Il quarto di finale della Juventus è già segnato da un Real troppo più forte: la storia, infinita, di Cardiff continua spietata per una Juve che non impara dai suoi errori
“Abbiamo imparato la lezione di Cardiff”. Queste le parole che hanno riecheggiato nell’ambiente bianconero fino a qualche giorno fa: sì, il Real Madrid è mostruoso e parte favorito, la Juve tuttavia può giocarsela perché ha imparato dai suoi errori.
Ma poi inizia la partita e dopo appena tre minuti – tre, come quel tre giugno e questo tre aprile – sembra l’esatto continuo della finale dello scorso anno. Stesso marcatore (e chi se non lui, l‘uomo bionico alias CR7) e stesse inspiegabili ingenuità di una difesa che, occorre dirselo con onestà, ormai ha perso definitivamente lo smalto degli antichi fasti.

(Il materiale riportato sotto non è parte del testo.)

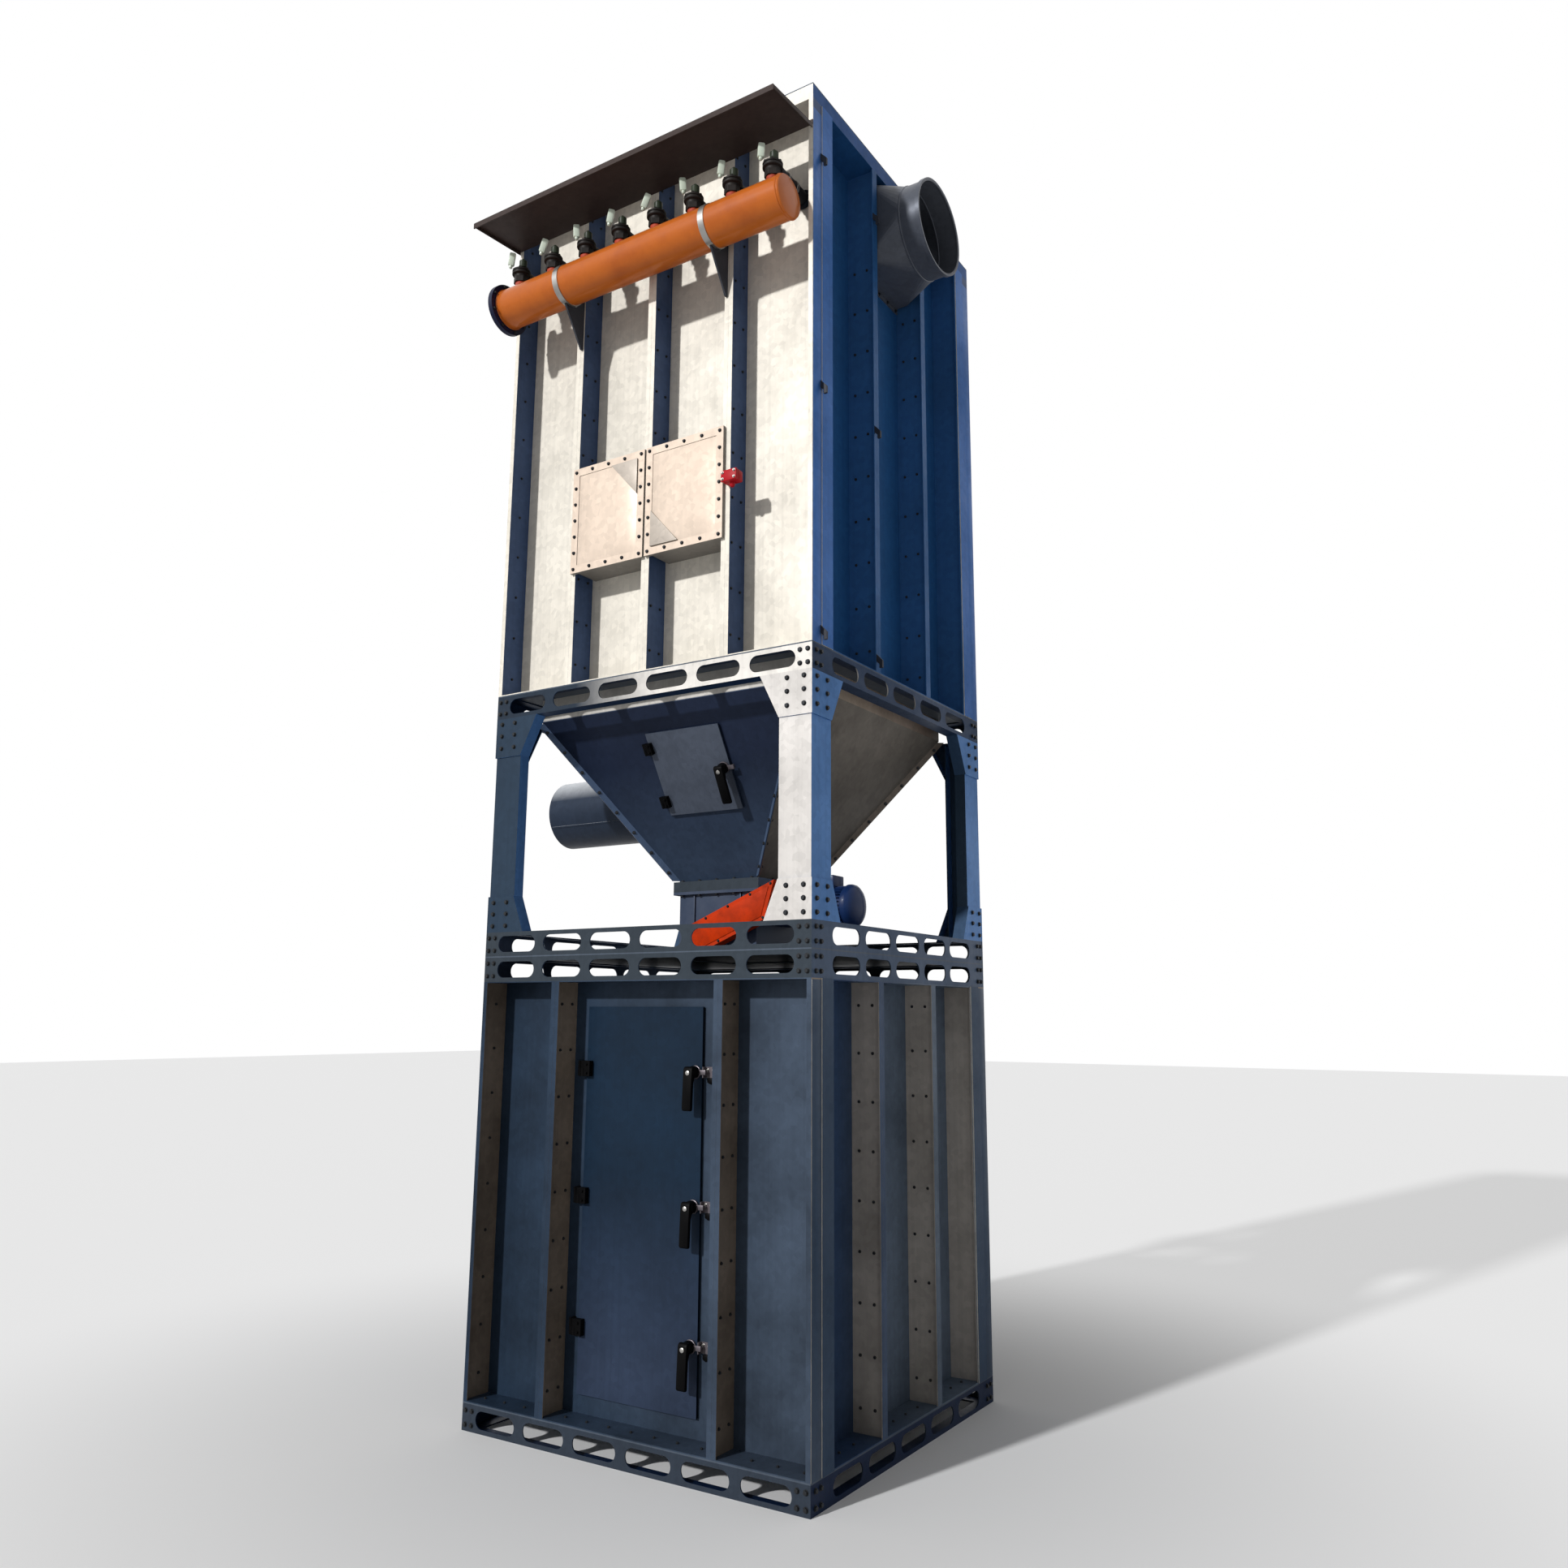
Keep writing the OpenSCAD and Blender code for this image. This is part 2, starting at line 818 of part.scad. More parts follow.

Tutto sembra fermo a dieci mesi fa: ma lo sembra perchè sostanzialmente lo è.
Cosa ha fatto la Juventus per presentarsi preparata a questa importantissima e difficilissima partita? Cosa ha veramente fatto, a partire dall’estate scorsa, in cui Bonucci e Dani Alves sono arrivati ai saluti? Come si arriva preparati, dopo che per mesi si pratica una politica del “gioco 10 minuti e tanto mi basta”, a affrontare 190′ di fuoco con questa sorta di giganti in maglia candida abituati a stare sempre e costantemente sul pezzo?
La verità è che segnali allarmanti erano già arrivati dagli ottavi. In questa stessa sede abbiamo discusso di come non sarebbero bastati gli squilli del singolo, con cui seppur a fatica la Signora ha trapassato Wembley. E non è sufficiente caricare a pallettoni quegli stessi singoli con il rischio -come difatti è accaduto- di una overdose di adrenalina/responsabilità assolutamente controproducente: occorre attingere a quel famigerato gioco corale che fino a oggi non abbiamo ancora visto, e che apre ancora una volta la ferita più dolorosa nel corpo bianconero: quella del centrocampo. Troppo occupati a risparmiare e a presumere di aver recuperato un gap mostratosi maggiormente ieri in un match nel quale la Juventus si è anche impegnata, fino alla seconda rete di Ronaldo: e questo rende tutto ancora più emblematico, visto che a Cardiff i bianconeri nella ripresa non erano nemmeno entrati in campo.
Un sogno non si trasforma in obiettivo così, per caso: occorre coltivarlo con tempo, denaro e lavoro. E lavoro significa sudore, non campare di rendita per settimane: significa presentarsi a Torino con la voglia di dare l’anima per provare, almeno, a sbranare chi lo scorso giugno ti ha fatto letteralmente a pezzi, e invece ti lascia ancora una volta a sanguinare.
A questo punto una domanda si concretizza, lecita: è tutto qui, ciò che la Juventus di Massimilano Allegri può dare in Europa? Probabilmente sì: lo dice il campo, non quello italiano in cui la Signora primeggia per manifesta superiorità, bensì quello assai più esigente e severo delle competizioni continentali. E allora è giusto concentrarsi sul vero obiettivo, il settimo scudetto. Quello che per molti sarà ancora una volta la panacea, lasciando pochi perplessi a chiedersi perchè questa squadra non riesca a imparare dai suoi errori.